> [Objective]: Reproduce, exactly and in full, only the lines below from the one containing "Continue the three.js" through the one containing "Normal=finish.bumpFrom(lines, 0.35, 0.0001))".

> [Data provided]:

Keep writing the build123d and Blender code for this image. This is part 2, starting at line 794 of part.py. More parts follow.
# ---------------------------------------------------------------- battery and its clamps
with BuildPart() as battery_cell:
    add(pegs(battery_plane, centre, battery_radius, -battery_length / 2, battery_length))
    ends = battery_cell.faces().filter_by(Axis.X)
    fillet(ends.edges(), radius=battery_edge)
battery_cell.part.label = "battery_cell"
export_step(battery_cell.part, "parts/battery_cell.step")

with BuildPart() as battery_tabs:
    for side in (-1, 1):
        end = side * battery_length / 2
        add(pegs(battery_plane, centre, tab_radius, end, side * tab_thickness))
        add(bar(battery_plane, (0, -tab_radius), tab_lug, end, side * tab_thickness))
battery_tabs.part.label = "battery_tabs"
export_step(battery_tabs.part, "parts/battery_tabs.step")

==

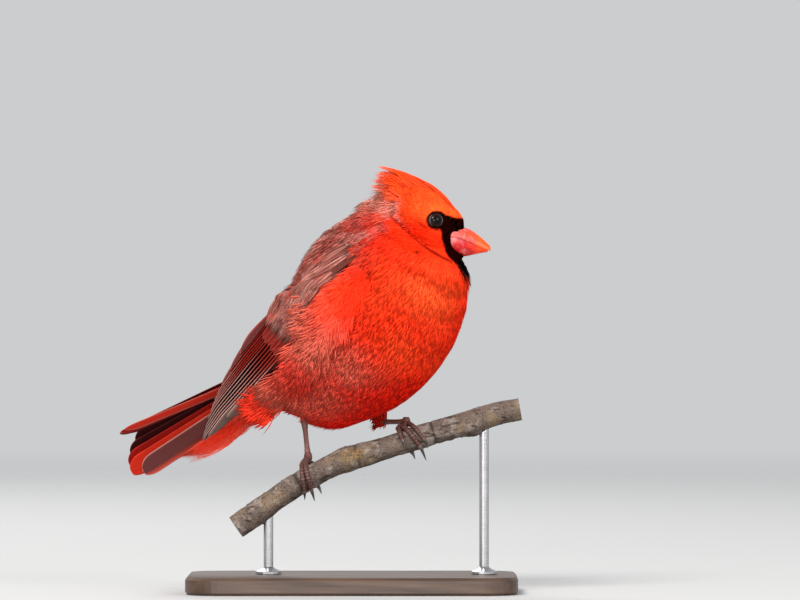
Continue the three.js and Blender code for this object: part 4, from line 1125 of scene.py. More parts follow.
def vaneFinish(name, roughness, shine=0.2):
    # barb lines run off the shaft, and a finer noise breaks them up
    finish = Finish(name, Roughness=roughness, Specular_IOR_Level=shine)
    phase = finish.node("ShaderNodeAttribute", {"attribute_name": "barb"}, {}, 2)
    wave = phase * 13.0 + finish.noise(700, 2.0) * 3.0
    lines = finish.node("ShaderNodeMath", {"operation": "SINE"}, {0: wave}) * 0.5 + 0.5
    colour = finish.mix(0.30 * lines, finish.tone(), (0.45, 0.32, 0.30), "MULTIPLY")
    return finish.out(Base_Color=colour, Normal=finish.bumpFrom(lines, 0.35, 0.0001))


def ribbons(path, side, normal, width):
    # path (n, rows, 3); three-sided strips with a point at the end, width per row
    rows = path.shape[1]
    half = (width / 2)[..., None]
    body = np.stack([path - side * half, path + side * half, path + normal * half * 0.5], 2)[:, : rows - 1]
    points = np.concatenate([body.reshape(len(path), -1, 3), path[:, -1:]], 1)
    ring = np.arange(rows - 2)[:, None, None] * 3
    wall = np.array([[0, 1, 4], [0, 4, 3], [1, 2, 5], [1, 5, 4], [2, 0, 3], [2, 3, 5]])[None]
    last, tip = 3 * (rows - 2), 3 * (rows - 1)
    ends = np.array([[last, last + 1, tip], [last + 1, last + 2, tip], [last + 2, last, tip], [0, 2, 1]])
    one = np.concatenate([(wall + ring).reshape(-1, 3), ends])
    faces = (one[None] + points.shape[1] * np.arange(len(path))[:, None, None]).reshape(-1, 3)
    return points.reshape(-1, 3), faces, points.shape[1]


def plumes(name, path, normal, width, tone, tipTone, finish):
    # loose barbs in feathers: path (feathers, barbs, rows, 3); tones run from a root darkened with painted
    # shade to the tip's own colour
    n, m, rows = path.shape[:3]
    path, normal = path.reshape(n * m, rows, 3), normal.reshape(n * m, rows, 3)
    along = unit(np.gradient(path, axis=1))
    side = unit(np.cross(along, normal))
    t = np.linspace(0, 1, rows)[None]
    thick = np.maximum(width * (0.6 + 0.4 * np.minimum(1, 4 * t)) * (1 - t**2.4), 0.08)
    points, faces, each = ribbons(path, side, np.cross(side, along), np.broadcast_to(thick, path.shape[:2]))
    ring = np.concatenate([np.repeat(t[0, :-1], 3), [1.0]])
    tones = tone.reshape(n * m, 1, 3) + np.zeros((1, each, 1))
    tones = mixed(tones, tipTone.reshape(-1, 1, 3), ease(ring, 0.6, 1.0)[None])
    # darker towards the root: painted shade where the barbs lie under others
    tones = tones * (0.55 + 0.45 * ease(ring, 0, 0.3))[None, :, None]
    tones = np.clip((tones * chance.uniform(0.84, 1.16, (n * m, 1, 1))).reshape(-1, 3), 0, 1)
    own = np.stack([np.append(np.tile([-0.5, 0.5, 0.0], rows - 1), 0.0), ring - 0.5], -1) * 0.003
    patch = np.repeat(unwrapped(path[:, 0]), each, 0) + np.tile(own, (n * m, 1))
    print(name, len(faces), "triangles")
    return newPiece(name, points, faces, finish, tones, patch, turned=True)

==

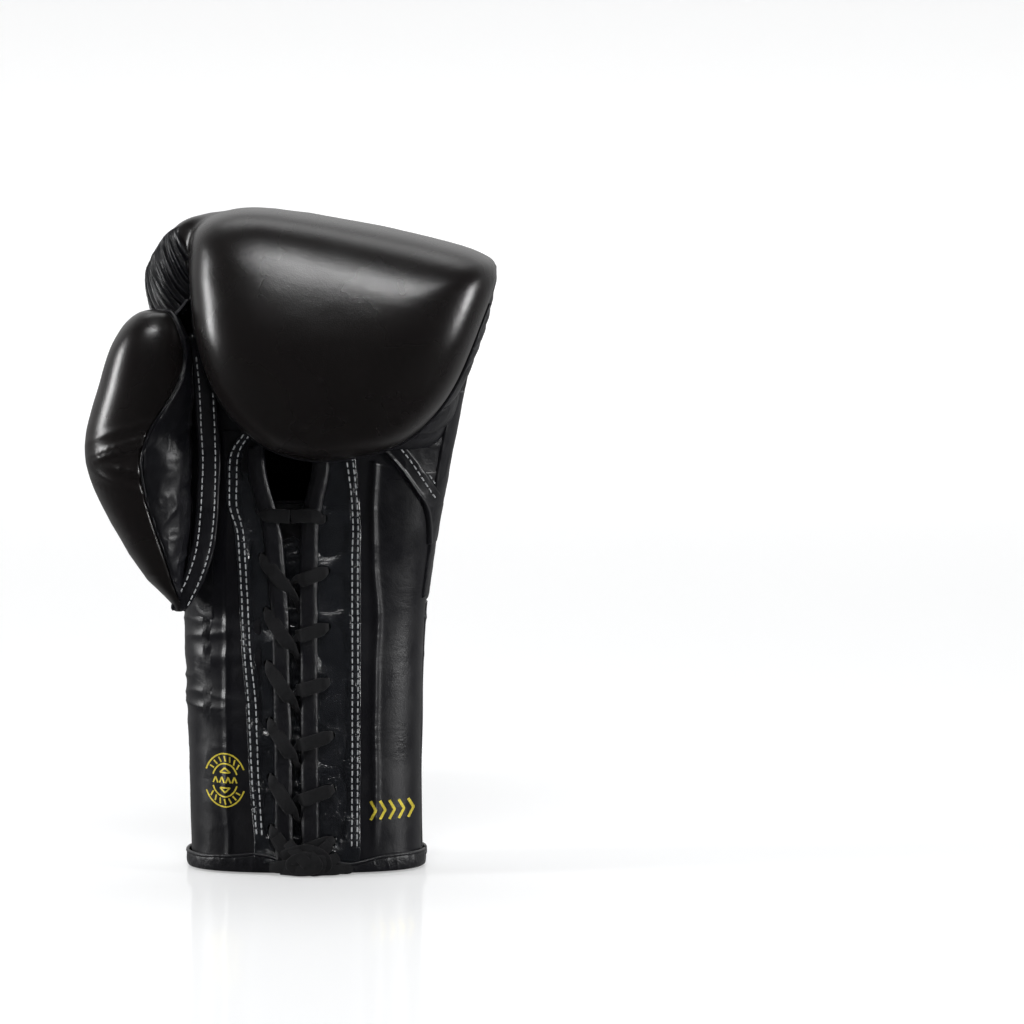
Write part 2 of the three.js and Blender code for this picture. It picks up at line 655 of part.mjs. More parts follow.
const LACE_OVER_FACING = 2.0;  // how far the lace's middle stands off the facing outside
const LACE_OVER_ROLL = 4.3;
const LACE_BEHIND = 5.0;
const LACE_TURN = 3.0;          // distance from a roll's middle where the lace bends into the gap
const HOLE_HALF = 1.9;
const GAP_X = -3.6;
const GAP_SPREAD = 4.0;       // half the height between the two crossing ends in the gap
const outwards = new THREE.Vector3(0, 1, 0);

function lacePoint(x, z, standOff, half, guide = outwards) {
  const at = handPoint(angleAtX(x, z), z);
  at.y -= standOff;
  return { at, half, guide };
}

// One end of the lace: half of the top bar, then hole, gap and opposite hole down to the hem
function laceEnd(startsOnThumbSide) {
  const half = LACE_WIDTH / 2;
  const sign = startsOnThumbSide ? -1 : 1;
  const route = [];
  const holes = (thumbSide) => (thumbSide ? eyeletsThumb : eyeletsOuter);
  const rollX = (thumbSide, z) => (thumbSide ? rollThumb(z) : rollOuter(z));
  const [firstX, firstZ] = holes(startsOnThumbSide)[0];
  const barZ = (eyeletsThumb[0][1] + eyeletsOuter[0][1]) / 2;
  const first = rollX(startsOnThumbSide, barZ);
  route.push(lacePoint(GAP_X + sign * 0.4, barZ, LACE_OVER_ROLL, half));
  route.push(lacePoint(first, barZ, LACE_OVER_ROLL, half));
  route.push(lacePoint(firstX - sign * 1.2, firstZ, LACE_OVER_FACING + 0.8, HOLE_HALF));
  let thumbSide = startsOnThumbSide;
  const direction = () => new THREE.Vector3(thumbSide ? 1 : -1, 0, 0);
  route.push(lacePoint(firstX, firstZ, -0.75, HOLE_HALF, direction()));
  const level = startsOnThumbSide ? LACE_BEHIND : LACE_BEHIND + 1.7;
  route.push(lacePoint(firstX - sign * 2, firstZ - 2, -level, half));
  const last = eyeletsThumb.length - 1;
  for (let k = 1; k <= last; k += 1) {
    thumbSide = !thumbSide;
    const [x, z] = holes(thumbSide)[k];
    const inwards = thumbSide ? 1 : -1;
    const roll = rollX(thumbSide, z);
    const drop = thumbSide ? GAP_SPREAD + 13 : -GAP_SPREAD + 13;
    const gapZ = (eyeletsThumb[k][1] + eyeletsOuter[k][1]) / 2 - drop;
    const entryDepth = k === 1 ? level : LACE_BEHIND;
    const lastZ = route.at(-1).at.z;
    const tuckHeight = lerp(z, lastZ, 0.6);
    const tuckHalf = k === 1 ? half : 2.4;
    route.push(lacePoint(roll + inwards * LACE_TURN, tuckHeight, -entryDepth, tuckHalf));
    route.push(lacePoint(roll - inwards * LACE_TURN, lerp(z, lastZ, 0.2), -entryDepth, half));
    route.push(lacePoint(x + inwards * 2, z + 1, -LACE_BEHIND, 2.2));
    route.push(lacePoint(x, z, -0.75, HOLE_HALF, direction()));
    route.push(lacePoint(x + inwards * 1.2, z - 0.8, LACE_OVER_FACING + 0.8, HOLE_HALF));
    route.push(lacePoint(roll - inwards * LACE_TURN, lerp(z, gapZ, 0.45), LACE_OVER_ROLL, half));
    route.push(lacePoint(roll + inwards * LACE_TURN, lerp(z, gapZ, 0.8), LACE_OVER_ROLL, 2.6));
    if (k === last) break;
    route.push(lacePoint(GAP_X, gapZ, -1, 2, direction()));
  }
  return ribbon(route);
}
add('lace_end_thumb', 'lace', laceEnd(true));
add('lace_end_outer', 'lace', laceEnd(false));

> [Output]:
Continue the three.js and Blender code for this object: part 4, from line 1125 of scene.py. More parts follow.
def vaneFinish(name, roughness, shine=0.2):
    # barb lines run off the shaft, and a finer noise breaks them up
    finish = Finish(name, Roughness=roughness, Specular_IOR_Level=shine)
    phase = finish.node("ShaderNodeAttribute", {"attribute_name": "barb"}, {}, 2)
    wave = phase * 13.0 + finish.noise(700, 2.0) * 3.0
    lines = finish.node("ShaderNodeMath", {"operation": "SINE"}, {0: wave}) * 0.5 + 0.5
    colour = finish.mix(0.30 * lines, finish.tone(), (0.45, 0.32, 0.30), "MULTIPLY")
    return finish.out(Base_Color=colour, Normal=finish.bumpFrom(lines, 0.35, 0.0001))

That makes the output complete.